### WHAT IS REQUIRED
Nothing may be dropped or altered: reproduce all the data.

### MATERIAL SHOWN

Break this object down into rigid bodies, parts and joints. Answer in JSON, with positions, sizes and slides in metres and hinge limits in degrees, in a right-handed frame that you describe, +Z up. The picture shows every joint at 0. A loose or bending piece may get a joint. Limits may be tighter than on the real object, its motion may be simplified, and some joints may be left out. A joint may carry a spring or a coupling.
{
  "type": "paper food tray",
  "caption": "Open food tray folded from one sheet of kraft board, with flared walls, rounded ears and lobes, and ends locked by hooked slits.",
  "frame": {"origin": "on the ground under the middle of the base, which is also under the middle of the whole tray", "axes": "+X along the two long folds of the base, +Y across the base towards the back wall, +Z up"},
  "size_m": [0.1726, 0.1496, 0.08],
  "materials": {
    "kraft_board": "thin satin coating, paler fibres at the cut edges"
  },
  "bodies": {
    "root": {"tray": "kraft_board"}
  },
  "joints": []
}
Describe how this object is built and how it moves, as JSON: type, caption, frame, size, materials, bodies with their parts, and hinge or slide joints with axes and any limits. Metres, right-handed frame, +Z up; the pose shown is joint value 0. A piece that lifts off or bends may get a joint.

### THE SOLUTION
Break this object down into rigid bodies, parts and joints. Answer in JSON, with positions, sizes and slides in metres and hinge limits in degrees, in a right-handed frame that you describe, +Z up. The picture shows every joint at 0. A loose or bending piece may get a joint. Limits may be tighter than on the real object, its motion may be simplified, and some joints may be left out. A joint may carry a spring or a coupling.
{
  "type": "paper food tray",
  "caption": "Open food tray folded from one sheet of kraft board, with flared walls, rounded ears and lobes, and ends locked by hooked slits.",
  "frame": {"origin": "on the ground under the middle of the base, which is also under the middle of the whole tray", "axes": "+X along the two long folds of the base, +Y across the base towards the back wall, +Z up"},
  "size_m": [0.1726, 0.1496, 0.08],
  "materials": {
    "kraft_board": "thin satin coating, paler fibres at the cut edges"
  },
  "bodies": {
    "root": {"tray": "kraft_board"}
  },
  "joints": []
}
Describe how this object is built and how it moves, as JSON: type, caption, frame, size, materials, bodies with their parts, and hinge or slide joints with axes and any limits. Metres, right-handed frame, +Z up; the pose shown is joint value 0. A piece that lifts off or bends may get a joint.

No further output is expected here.